Après deux mois de sévère crise qui secoue ma patrie, les comportements adoptés par les internautes, surtout les usagers des réseaux sociaux sidèrent plus d’un. Ceux-ci m’ont conduit à faire une petite analyse d’un phénomène bien existant en temps normaux mais qui s’est exponentiellement accentué pendant ces moments durs que traverse le Burundi.

Par Aminadab Havyarimana

Dans une société où la tolérance a fait place à la violence et pourtant foisonnante en opinions, les gens préfèrent renaitre aux yeux des autres : born-again phenomenon. Alors, les fervents utilisateurs des réseaux sociaux (surtout Facebook et Twitter) préfèrent se rebaptiser. Un baptême circonstanciel fait passer des individus de X pour Z tout en restant les mêmes, contrairement au baptême religieux qui se veut lui substantiel.

A la grande différence du baptême religieux qui change l’individu dans la société (nouveau nom et conduite religieuse) et son homme intérieur (changement substantiel), un « born-again » des réseaux sociaux reste lui-même en chair et en os. Ce dernier ne joue que sur cet accident « nomenclatural » dans le monde virtuel. Encore, au moment où la présence d’un pasteur ou d’un baptiste s’avère incontournable dans le baptême religieux, le « nouveau fidèle » des réseaux sociaux fait tout. Il officie sur lui et pour lui-même. En même temps, il assume l’engagement des baptisandi et les fonctions du serviteur du divin. En un mot : il se rebaptise lui-même. Pour quelqu’un qui s’appelle « Richard Nizigiyimana » s’affichera sous la nouvelle appellation de « Rido Niz », « Aline Mahoro » comme « Alia Maya »…

Les causes du « baptême »

Comme rien n’est gratuit dans ce monde, la curiosité m’a conduit à scruter quelques-unes des raisons derrière ce phénomène. Ces dernières sont multiples. Leurs fins sont aussi plurielles, les unes plus bienveillantes que les autres. Ainsi, selon la couleur ou la teneur de ce que chacun veut exprimer comme opinion, on a souvent envie de transmettre un message sans laisser de traces. La plupart des messages paraissent « inassumables » aux yeux des auteurs qui ont des raisons d’avoir peur d’assumer publiquement leur paternité. Par un mécanisme d’autoprotection, les gens préfèrent un « faux anonymat ». « Faux anonymat » puisque beaucoup de « born-again » changent leurs photos de profil et de couverture sur Facebook mais nombreux parmi eux sont énormément trahis par leurs albums photos.

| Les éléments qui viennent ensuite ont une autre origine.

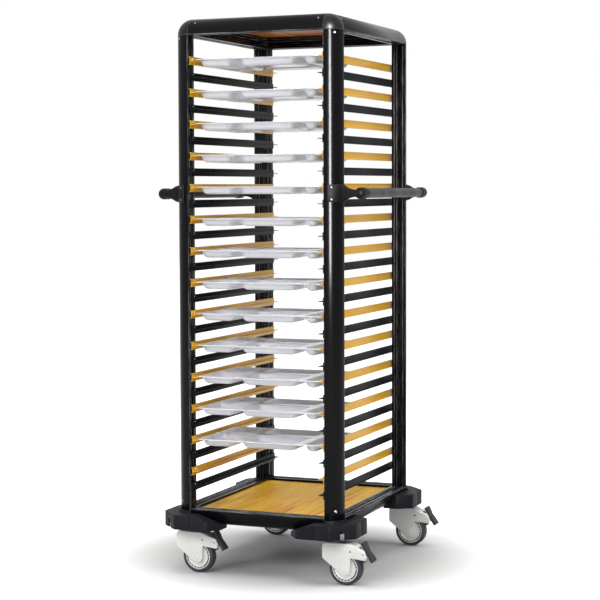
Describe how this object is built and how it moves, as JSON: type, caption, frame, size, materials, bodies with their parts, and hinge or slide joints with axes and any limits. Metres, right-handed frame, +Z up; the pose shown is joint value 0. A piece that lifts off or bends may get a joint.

Twitter compte Primus Ikanye

Les trois grandes catégories des « born again »

Dans le contexte burundais, en rapport avec la crise, trois grandes catégories peuvent être mises en exergue : ceux qui tiennent des propos purement « inassumables » (mensonges, rumeurs, attaques et défenses) ; ceux qui veulent communiquer un conseil pouvant tomber sous la disgrâce des puissants ou des agresseurs ; et ceux qui s’effacent pendant les moments durs ou se désactivent momentanément pour éviter tout appel à l’action ou tout simplement se préserver de la tentation de réagir sur une quelconque opinion.

En premier lieu viennent ceux qui tiennent des propos qu’ils ont eux-mêmes peur d’assumer. Sous peur d’éventuelle poursuite, les propagateurs de mensonges préfèrent le faire sous le couvert de l’anonymat. On a aussi souvent honte de revendiquer une rumeur forgée de toutes pièces comme on en a aussi à défendre une opinion réductrice. Cette catégorie comprend aussi ceux qui, à court d’arguments, attaquent délibérément et gratuitement des idées bonnes et droites pour la simple tendance partisane.

En deuxième position viennent ceux qui ont de sages conseils à prodiguer mais qui se retrouvent fragiles pour les assumer face à leurs cibles. Ainsi, ces conseils courent le risque d’être taxés de manque de respect aux puissants qui ne veulent ni les écouter, ni les entendre. C’est la même chose quand l’on tente de ramener à la raison une partie en errance puisque celle-ci devient mêmement agressive. Et c’est bien ici que le camp des modérés se retrouve frappé par tous les côtés. Souvent les parties en conflit rivalisent d’agression contre ceux qui prônent la non-violence, les adeptes du juste milieu.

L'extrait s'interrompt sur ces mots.